◆ What to work on
Search the entries below. Return every line that has "This" in it.

◆ Material supplied
begin

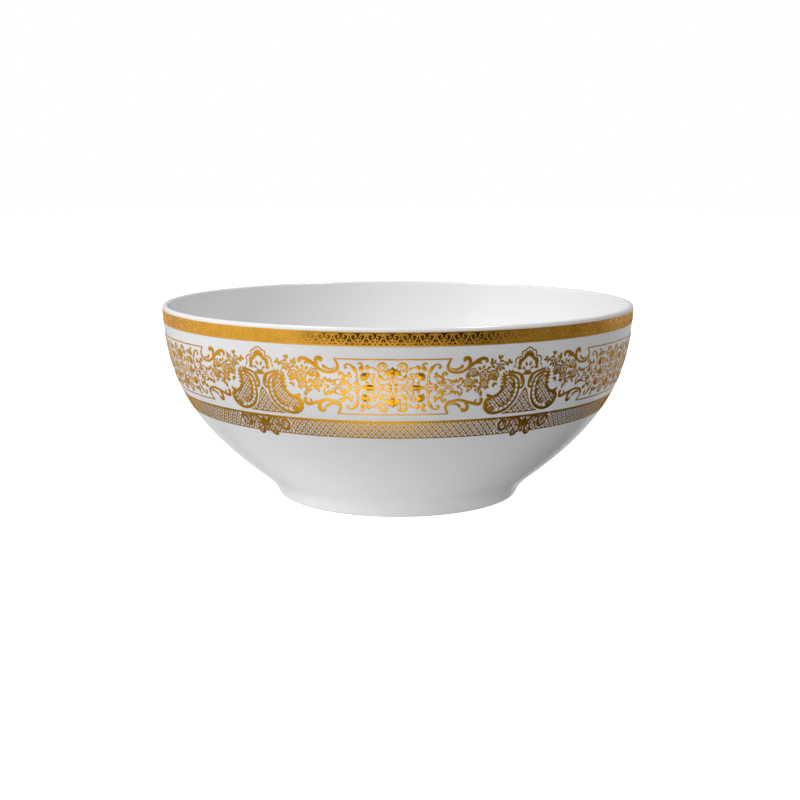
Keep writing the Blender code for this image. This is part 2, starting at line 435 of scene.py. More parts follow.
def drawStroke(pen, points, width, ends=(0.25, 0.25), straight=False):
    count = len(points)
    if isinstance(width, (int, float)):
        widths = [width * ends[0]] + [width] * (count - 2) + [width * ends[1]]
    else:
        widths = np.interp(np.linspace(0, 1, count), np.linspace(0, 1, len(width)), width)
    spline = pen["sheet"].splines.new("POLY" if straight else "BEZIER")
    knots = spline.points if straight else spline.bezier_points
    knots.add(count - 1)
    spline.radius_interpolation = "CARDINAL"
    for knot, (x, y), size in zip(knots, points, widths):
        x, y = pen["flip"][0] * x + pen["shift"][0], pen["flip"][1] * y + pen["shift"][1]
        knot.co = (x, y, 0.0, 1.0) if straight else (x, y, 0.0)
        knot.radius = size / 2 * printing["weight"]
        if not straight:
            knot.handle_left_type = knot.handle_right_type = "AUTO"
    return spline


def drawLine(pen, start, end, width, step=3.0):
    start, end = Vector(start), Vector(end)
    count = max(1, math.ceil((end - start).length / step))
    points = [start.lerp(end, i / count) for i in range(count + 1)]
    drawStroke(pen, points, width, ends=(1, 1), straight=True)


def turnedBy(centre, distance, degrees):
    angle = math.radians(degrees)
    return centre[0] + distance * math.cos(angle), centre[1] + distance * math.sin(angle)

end
begin

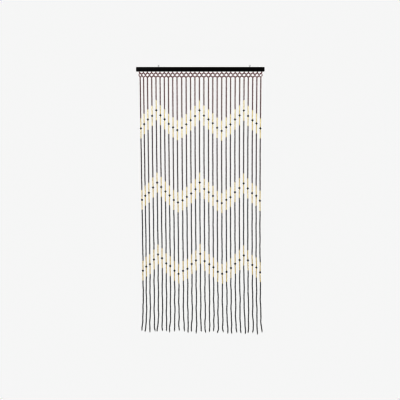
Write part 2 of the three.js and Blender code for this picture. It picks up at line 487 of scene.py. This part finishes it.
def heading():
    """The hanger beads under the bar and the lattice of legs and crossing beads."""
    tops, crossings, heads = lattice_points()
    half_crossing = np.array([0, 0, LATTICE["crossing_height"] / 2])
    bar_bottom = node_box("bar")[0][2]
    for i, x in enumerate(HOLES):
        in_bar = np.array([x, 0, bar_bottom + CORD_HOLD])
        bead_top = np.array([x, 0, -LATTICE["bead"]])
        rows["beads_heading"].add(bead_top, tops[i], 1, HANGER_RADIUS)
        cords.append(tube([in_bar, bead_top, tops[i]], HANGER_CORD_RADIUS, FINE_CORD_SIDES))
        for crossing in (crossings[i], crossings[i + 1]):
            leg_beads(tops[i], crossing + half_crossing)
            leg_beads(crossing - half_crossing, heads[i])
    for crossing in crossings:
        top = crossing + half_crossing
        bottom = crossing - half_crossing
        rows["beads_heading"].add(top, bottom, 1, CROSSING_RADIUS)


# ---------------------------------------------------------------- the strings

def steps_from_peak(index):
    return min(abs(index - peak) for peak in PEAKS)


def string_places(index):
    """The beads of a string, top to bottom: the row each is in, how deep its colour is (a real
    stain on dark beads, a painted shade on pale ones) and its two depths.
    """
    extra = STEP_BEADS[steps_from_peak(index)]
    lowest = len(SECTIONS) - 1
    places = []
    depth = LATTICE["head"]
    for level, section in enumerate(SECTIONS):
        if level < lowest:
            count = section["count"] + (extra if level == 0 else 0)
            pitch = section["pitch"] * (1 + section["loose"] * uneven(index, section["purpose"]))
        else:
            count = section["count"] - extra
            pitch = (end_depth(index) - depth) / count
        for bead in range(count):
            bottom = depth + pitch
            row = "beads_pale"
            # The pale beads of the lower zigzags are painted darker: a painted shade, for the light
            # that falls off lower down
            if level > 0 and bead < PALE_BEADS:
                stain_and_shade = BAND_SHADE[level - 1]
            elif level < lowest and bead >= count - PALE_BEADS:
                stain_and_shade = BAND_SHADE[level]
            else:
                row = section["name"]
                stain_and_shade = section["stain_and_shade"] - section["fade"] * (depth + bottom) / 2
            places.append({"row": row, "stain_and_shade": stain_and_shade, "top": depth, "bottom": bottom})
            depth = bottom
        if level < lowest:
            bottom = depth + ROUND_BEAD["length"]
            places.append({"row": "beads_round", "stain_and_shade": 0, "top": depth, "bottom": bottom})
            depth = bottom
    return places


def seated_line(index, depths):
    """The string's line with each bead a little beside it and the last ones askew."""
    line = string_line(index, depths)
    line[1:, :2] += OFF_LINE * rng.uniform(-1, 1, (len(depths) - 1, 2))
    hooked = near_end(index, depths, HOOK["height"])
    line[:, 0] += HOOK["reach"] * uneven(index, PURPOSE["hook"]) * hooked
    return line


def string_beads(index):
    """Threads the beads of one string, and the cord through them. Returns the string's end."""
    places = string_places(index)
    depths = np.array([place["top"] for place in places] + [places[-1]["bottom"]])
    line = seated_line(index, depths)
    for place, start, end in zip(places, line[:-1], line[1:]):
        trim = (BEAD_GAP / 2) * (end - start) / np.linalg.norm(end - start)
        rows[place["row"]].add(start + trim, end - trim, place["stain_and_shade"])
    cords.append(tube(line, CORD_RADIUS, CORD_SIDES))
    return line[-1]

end

◆ Final answer
Keep writing the Blender code for this image. This is part 2, starting at line 435 of scene.py. More parts follow.
Write part 2 of the three.js and Blender code for this picture. It picks up at line 487 of scene.py. This part finishes it.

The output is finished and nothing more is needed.